外部ライブラリやリポジトリもなるべくgitでバージョン管理すべきではありません。バージョン管理をするリポジトリの容量が大きくなりパフォーマンスが悪くなりますし、今後ライブラリの更新に追従することが難しくなるからです。

参考: Laravelデフォルトのgitignoreファイルについて
https://teratail.com/questions/13162

外部ライブラリはパッケージ管理ツールをうまく活用することで管理がしやすくなります。RubyならBundler、PHPならcomposer、iOSであればCocoaPodsなどを使用します。Gemfile、composer.json、Podfileなどに依存するパッケージを記述し、更新のたびにbundle installcomposer installpod installで落としてくるようにするのが定石です。パッケージ管理システムで管理できないものはgit submoduleを利用して依存関係を記録しましょう。

近年のWebアプリケーションフレームワークでは、アプリケーション本体やそれに依存するパッケージもパッケージ管理ツールに任せる例が多くなってきました。パッケージをインストールするディレクトリをはじめに必ず明示的に決めておき、そこを.gitignoreに記述します。注意が必要なのが.lockファイルもバージョン管理すべき点です。インストール時に生成されるファイルなので管理しないものと思われがちですが、これは実際にインストールされた依存関係を記述するファイルです。これがないとインストールのたびにパッケージのバージョンが変わるということが起こりえます。

操作ミスを防ぐ、柔軟な操作をする

gitの操作は開発中は随時行う作業です。gitの強力な機能を積極的に活用することで、ミスを防いだり柔軟な操作をしたりと、作業の大きな効率化が実現できます。

変更をインデックスに記録する際に非常に有用なのがgit add -p-pオプションです。これを利用することで同一ファイル内の一部分だけをインデックスに記録してコミットすることができます。git add .は複数のファイルを一度にインデックスできますが、不要なファイルをインデックスに記録してしまうことがあるので、ファイル名を個別に指定するようにしたりgit add -pなどのオプションを使って柔軟かつ確実にコミットの内容を指定するとミスが少なくなります。

参考: git diffで表示される修正を次のcommitに含みたくない
https://teratail.com/questions/20907

git stashはワーキングツリーの内容を一時的に保存することのできる機能です。git 2.5からgit worktreeというコマンドが追加され、一つのリポジトリで複数の作業を同時に行うことができるようになりました。

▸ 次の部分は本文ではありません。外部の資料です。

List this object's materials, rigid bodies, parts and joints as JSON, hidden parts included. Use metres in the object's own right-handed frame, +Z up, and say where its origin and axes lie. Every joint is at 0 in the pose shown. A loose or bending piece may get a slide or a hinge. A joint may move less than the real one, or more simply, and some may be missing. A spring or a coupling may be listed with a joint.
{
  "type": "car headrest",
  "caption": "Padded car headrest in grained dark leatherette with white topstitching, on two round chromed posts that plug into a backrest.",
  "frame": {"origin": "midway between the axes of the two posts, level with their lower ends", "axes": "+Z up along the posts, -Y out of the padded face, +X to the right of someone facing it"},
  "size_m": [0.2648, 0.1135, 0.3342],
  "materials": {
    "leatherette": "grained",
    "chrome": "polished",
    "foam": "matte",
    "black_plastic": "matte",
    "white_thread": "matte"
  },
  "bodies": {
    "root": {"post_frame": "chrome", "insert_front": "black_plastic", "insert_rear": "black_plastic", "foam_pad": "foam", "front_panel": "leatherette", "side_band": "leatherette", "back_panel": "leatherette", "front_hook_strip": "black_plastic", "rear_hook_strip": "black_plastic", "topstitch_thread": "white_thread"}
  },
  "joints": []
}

過去の履歴の中で発生したと思われるバグがあった場合、git bisectを使えば二分探索でバグが発生したコミットを効率的に探すことができます。git bisect start <bad-commit> <good-commit>で2つのコミット間での二分探索が開始され、問題がない状態ならgit bisect good問題がある状態ならgit bisect badを実行します。インストラクションにしたがってこの操作を続けることで、最終的に問題のあるコミットを特定することができます。

git blameで行ごとのコミットや作業者を特定したり、git revertで特定のコミットを打ち消すようなコミットを利用してバグを解消しましょう。

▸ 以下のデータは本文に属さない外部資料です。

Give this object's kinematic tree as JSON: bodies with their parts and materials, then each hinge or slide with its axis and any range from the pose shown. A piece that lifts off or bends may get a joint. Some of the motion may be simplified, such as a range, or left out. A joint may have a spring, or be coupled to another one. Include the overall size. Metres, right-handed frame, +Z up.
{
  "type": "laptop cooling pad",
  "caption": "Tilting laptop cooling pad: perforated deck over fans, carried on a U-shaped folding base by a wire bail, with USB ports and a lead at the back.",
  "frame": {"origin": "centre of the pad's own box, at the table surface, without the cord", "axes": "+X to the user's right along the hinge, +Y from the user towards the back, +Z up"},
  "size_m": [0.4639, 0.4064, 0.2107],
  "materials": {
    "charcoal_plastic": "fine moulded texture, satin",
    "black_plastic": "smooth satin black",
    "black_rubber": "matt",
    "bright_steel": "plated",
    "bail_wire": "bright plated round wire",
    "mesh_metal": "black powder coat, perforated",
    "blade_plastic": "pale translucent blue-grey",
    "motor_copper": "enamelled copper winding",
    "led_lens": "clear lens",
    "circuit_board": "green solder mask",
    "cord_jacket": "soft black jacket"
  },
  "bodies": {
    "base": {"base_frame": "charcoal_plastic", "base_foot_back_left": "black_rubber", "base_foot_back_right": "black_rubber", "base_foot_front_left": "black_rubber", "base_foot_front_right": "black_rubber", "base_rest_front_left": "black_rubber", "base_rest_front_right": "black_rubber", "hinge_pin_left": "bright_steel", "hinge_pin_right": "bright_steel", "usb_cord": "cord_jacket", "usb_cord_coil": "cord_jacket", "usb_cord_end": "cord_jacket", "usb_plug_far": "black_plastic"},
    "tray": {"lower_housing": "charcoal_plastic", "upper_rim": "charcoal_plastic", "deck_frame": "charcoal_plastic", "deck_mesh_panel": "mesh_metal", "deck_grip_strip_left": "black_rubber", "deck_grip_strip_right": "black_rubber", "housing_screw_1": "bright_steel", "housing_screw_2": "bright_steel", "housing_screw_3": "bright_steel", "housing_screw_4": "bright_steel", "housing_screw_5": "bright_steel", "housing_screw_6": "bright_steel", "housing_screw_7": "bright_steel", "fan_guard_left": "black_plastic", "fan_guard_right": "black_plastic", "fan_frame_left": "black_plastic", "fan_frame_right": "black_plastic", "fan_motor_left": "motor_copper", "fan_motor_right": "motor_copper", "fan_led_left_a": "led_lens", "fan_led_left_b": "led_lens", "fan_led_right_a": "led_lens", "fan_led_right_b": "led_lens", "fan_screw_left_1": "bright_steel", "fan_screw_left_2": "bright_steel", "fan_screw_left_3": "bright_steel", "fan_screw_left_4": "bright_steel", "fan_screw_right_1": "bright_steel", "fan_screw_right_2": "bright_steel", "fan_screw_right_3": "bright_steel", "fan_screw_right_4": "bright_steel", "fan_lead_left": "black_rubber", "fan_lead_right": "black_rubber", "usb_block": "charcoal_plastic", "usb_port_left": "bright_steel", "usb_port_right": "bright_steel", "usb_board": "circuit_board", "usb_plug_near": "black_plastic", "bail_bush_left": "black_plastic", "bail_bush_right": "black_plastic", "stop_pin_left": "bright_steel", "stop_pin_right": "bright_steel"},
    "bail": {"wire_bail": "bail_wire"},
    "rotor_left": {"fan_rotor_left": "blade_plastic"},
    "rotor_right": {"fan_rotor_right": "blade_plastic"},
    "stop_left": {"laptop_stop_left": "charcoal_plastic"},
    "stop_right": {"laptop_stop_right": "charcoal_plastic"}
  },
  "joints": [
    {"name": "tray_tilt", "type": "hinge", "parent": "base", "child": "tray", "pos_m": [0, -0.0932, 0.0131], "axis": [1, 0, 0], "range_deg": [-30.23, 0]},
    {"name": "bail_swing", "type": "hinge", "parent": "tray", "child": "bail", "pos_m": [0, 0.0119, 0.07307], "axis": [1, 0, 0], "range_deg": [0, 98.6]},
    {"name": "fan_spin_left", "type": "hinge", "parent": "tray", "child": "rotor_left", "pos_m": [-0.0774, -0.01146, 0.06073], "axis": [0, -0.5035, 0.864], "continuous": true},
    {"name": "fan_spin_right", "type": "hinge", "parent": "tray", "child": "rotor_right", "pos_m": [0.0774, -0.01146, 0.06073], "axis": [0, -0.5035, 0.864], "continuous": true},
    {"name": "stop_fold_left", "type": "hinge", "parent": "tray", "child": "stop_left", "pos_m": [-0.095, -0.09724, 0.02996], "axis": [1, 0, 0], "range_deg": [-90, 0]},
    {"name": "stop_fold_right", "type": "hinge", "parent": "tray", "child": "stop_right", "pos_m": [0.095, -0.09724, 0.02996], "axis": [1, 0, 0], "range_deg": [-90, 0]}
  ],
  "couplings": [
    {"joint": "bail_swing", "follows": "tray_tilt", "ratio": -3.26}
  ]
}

git resetはHEADを任意の場所に移動させるためのコマンドで、コミットミスや漏れを修正するなどさまざまなシーンで利用可能なコマンドです。オプションによりどこに移動させるかが変わり、どう違うのかを正しく理解しておく必要があります。

  • git reset --soft {ref}はHEADのみを、
  • git reset --mixed {ref}もしくはgit reset {ref}はHEADとインデックスを、
  • git reset --hard {ref}はHEADとインデックスとワーキングツリーの全てを、

それぞれ{ref}で指定したコミットに戻します。git reset前のコミットに戻る場合はgit reflogでコミットを探すのが便利です。

git checkout . (ピリオド)とgit reset --hard HEADの違い
https://teratail.com/questions/24069

さまざまな開発フロー

gitはプロジェクト管理としても非常に有用です。チーム開発の際にはブランチ戦略をはじめに決めておくことが非常に大切です。ここではgitを利用した開発フローの幾つかを紹介します。

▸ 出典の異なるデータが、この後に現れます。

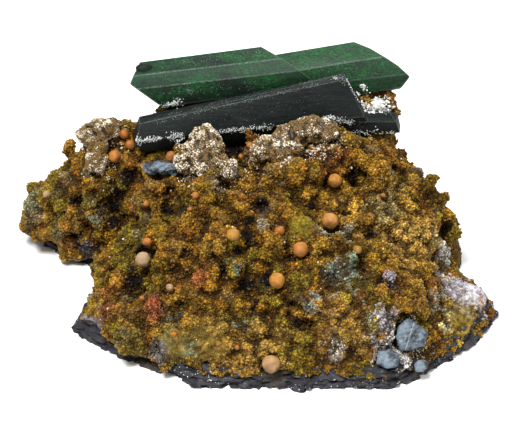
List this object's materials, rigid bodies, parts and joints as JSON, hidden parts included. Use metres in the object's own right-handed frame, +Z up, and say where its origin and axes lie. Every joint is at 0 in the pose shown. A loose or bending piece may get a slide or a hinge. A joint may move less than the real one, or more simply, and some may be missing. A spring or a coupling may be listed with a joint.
{
  "type": "vivianite and wavellite mineral specimen",
  "caption": "Cabinet mineral specimen: dark green vivianite blades on a lumpy limonite mass with wavellite balls and druse, over a flat slate base that it rests on.",
  "frame": {"origin": "a point on the slate's flat underside, under the middle of the specimen", "axes": "+X along the long vivianite blades, to the right as pictured; +Y from the pictured front to the back; +Z up from the face the specimen rests on"},
  "size_m": [0.083, 0.0611, 0.0361],
  "materials": {
    "slate": "cleaved slate with broken bedded edges",
    "limonite": "rough ochre and brown botryoidal crust",
    "dark_vivianite": "nearly black green crystal with a dusty film",
    "green_vivianite": "deep green translucent crystal, striated along its length",
    "blue_grey_vivianite": "dull blue grey broken crystal",
    "wavellite_ball": "tan radiating globe, stained orange",
    "wavellite_druse": "sparkling white and tan crust of fine crystals"
  },
  "bodies": {
    "root": {"slate_base": "slate", "limonite_mass": "limonite", "vivianite_front_blade": "dark_vivianite", "vivianite_left_blade": "green_vivianite", "vivianite_right_blade": "green_vivianite", "vivianite_shard": "blue_grey_vivianite", "blue_crystal_large": "blue_grey_vivianite", "blue_crystal_small": "blue_grey_vivianite", "blue_crystal_low": "blue_grey_vivianite", "wavellite_druse_shoulder": "wavellite_druse", "wavellite_druse_left": "wavellite_druse", "wavellite_druse_right": "wavellite_druse", "wavellite_ball_01": "wavellite_ball", "wavellite_ball_02": "wavellite_ball", "wavellite_ball_03": "wavellite_ball", "wavellite_ball_04": "wavellite_ball", "wavellite_ball_05": "wavellite_ball", "wavellite_ball_06": "wavellite_ball", "wavellite_ball_07": "wavellite_ball", "wavellite_ball_08": "wavellite_ball", "wavellite_ball_09": "wavellite_ball", "wavellite_ball_10": "wavellite_ball", "wavellite_ball_11": "wavellite_ball", "wavellite_ball_12": "wavellite_ball", "wavellite_ball_13": "wavellite_ball", "wavellite_ball_14": "wavellite_ball"}
  },
  "joints": []
}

Vincent Driessenが提唱したもっとも有名な開発フローがgit-flowです。git-flowでは開発者はdevelopブランチからfeatureブランチを切って完成したものをdevelopブランチにマージしていき、それをreleaseブランチにマージすることでリリースとします。masterブランチは、リリース済みのreleaseブランチをマージしてタグをつけることで成長します。これは効率的にバージョン管理ができるようになる一方、ブランチの操作や管理が非常に煩雑になります。

GitHub Flowはgit-flowのこうした問題点が指摘される中生み出されました。ブランチは、デプロイ可能なものが積み上げられるmasterブランチと、開発を行うトピックブランチの2つという、git-flowと比較して非常にシンプルな構成です。masterブランチが更新されるたびに随時その変更がデプロイされます。ブランチの進行方向が一つなので非常にわかりやすく、変更を直ちにデプロイするような開発体制に向いています。

GitLab-flowはGitHub flowを改良したもので、ブランチの構成はGitHub flowにリリースに必要なブランチを追加したものとなっています。たとえば、masterブランチはproductionブランチへマージされ、このブランチを自動テストの対象やステージング環境と紐付けます。その後productionブランチがreleaseブランチにマージされ、このブランチを本番環境にデプロイします。teratail開発チームではこのGitLab-flowを採用しています。

チームの開発のやり方やプロジェクトの性質によってどのフローが最適かは大きく変わってきますので、よく考えながらブランチ戦略を決定しましょう。

終わりに

今回はgitのツールとしての基礎について、バージョン管理の考え方や日常の開発に役立つ部分を紹介しました。

gitはいまも非常に積極的に開発されていて、開発を安全かつスムーズに行うための機能が随時追加されています。さまざまな機能を利用して開発をうまく進めていきましょう。